3. Analogue Devices Do Not Need Constant Re-Calibration – Once an analogue hardness tester has been adjusted for a specific purpose, it will constantly produce output on the given parameters so as long as it’s internal mechanical systems are functional.
With digital devices, the readouts are less dependable due to their sensitivity. There are even instances when the instrument would show some readings even if the parameters have yet to be set for that test.
How to Choose an Analogue Hardness Tester
Every hardness tester out there was designed to perform under specific conditions and parameters. As such, there are only a handful of testers in the market right now that can be compatible with what you need. As such, there are several considerations you have to keep in mind when choosing an instrument.
1. Your Budget
The most basic consideration you have to remember is your available budget. At best, you only need to have the most suitable hardness testers in the market given your budget and the types of tests that you are going to conduct.
An additional benefit that analogue devices have is that they have competitive prices than their digital counterparts. Given their components, devices like an analogue Knopp Hardness Tester tend to fetch lower or reasonable prices in the market while still giving out relatively dependable performance outputs.
2. Costs and ROI
Aside from the initial price you have to pay to get these testers, you should also consider the return of investment. What is the expected impact that instrument would have on your production? Will there be a significant reduction in costs in the long run if you decide to invest on these instruments?
Aside from the financial aspect, you should also look at the operational aspect of the costs. A good hardness tester should allow you to increase the yield of your manufacturing process as well as production throughput. Aside from that, the efficiency of the “human” aspect of your processes I.e. the Operators should also increase.
3. The Material and the Test
The rule of the thumb here is that the analogue hardness tester of your choice should match the materials they are going to process. This could be as simple as determining the kind of material or component to be tested as well as the size, weight, and dimensions of the sample. You should also consider the quantity of these samples to be tested every day as not all hardness testers were designed for constant, hourly use.
Another point to consider is the nature of the test itself. Has the test point been difficult to reach with your current testing equipment? Alternatively, how knowledgeable are the operators when conducting these kinds of tests? How you will answer these determines whether that hardness tester is suitable for your needs or not.
Even with the best machines in your facility, you cannot fully eliminate errors from the equation. Errors can come from the machine itself or the person operating it.
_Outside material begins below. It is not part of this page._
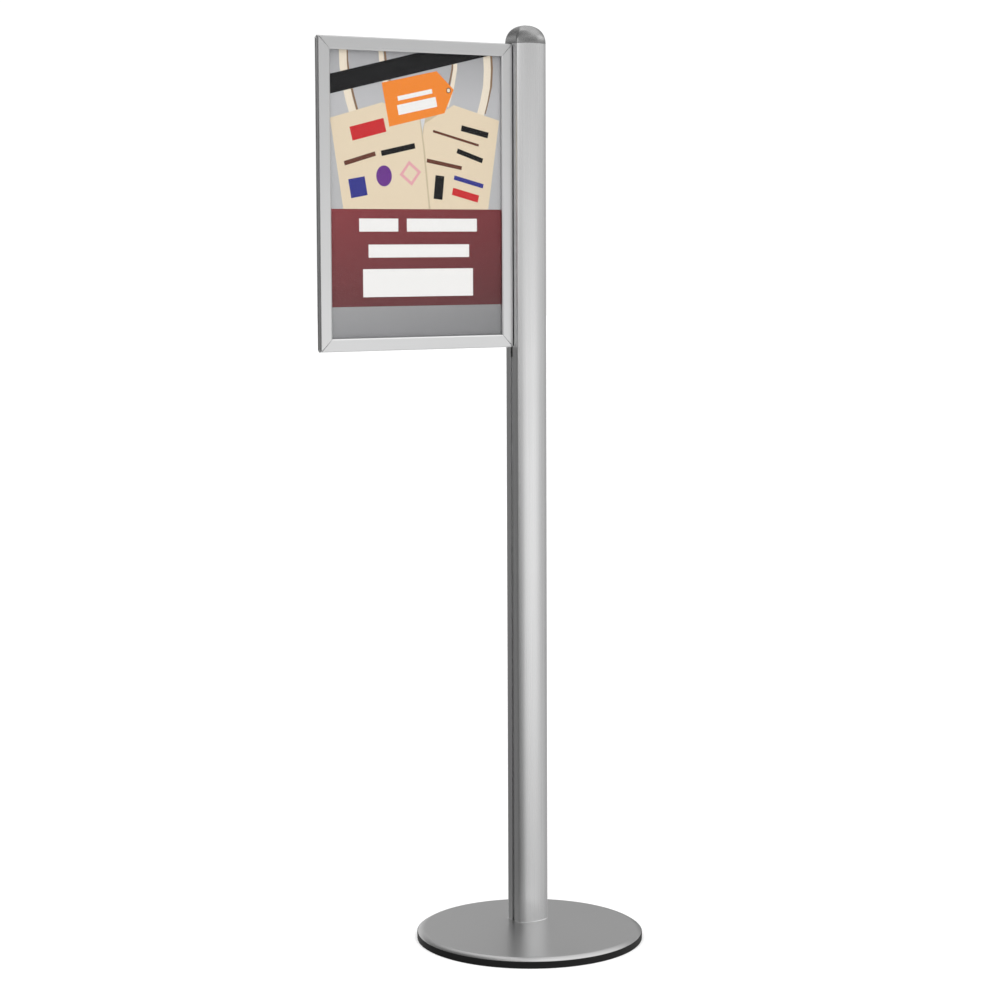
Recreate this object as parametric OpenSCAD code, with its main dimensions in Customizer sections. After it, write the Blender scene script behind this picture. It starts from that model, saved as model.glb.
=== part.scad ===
// Free-standing sign stand: a round weighted base, a slotted post and a double-sided snap frame
// that hangs from the post's left slot. Millimetres, +Z up. The origin is the middle of the
// base's underside, on the floor, and the sign faces -Y and +Y.

/* [Base] */
// Outer diameter of the rubber rim
base_d = 472; // [440:2:520]
// Height of the base's top face above the floor
base_h = 20; // [18:0.5:26]
// Height of the rubber rim at its outside
rim_h = 14.2; // [12:0.1:15]
// Thickness of the steel ballast plate
plate_t = 10; // [6:1:10]
// Thickness of the base cover's sheet metal
cover_t = 2; // [1:0.5:2]

/* [Post] */
// Overall height with the cap
total_h = 1900; // [1500:10:2100]
// Width of the post's section along X, across its two slots
post_w = 73; // [70:1:80]
// Depth of the post's section along Y
post_d = 67; // [64:1:72]
// Radius of the post's bowed front and back faces
post_face_r = 66; // [60:1:90]
// Radius of the post's four corners
post_corner_r = 7; // [5:0.5:9]
// Wall thickness of the post
post_wall = 2; // [1.6:0.1:2.5]
// Width of a slot's mouth
slot_mouth = 8.2; // [8:0.1:9]
// Distance of the post's axis from the base's middle, along X
post_x = 35; // [0:1:60]
// Distance of the post's axis from the base's middle, along Y
post_y = 60; // [30:1:70]
// Height of the domed cap
cap_h = 38; // [28:1:45]

/* [Sign] */
// Width of the paper sheet
sheet_w = 420; // [297:1:594]
// Height of the paper sheet
sheet_h = 594; // [420:1:841]
// Width of the snap rails as seen from the front
rail_w = 25; // [25:1:32]
// Margin of the sheet that the rails hide
sheet_hidden = 10; // [8:1:12]
// Thickness of the whole frame
frame_t = 17; // [17:0.5:20]
// How far the frame's top edge lies under the cap's lower edge
frame_drop = 1; // [1:1:1100]
// Gap between the frame and the post
frame_gap = 1.5; // [1.5:0.1:2.5]

/* [Hidden] */
$fn = 48;
eps = 0.01;

silver = [0.76, 0.77, 0.78];
dark_silver = [0.52, 0.53, 0.54];
steel = [0.45, 0.46, 0.48];
black = [0.06, 0.06, 0.06];
paper = [0.66, 0.67, 0.68];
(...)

As such, it is best that you conduct a Gage Repeatability and Reproductibility (Gage R&R) Test to determine how much of an error can be attributed to either man or machine.
What you will have to keep in mind is that there is a difference between the performance of each hardness tester and operator. A difficult job for one tester might be easier for another. As such, you should look for a tester that can be compatible with different tests and can process different samples, regardless of size and shape.
The type of instruments you use for your tests will determine the kinds of benefits your entire production process can enjoy from such an inclusion. As such, choosing the right analogue Vickers hardness tester will be the key to ensuring optimum production output as well as minimizing operational costs. All that you have to remember is that the tester, the test, and the materials to be tested on will are a suitable match for each other.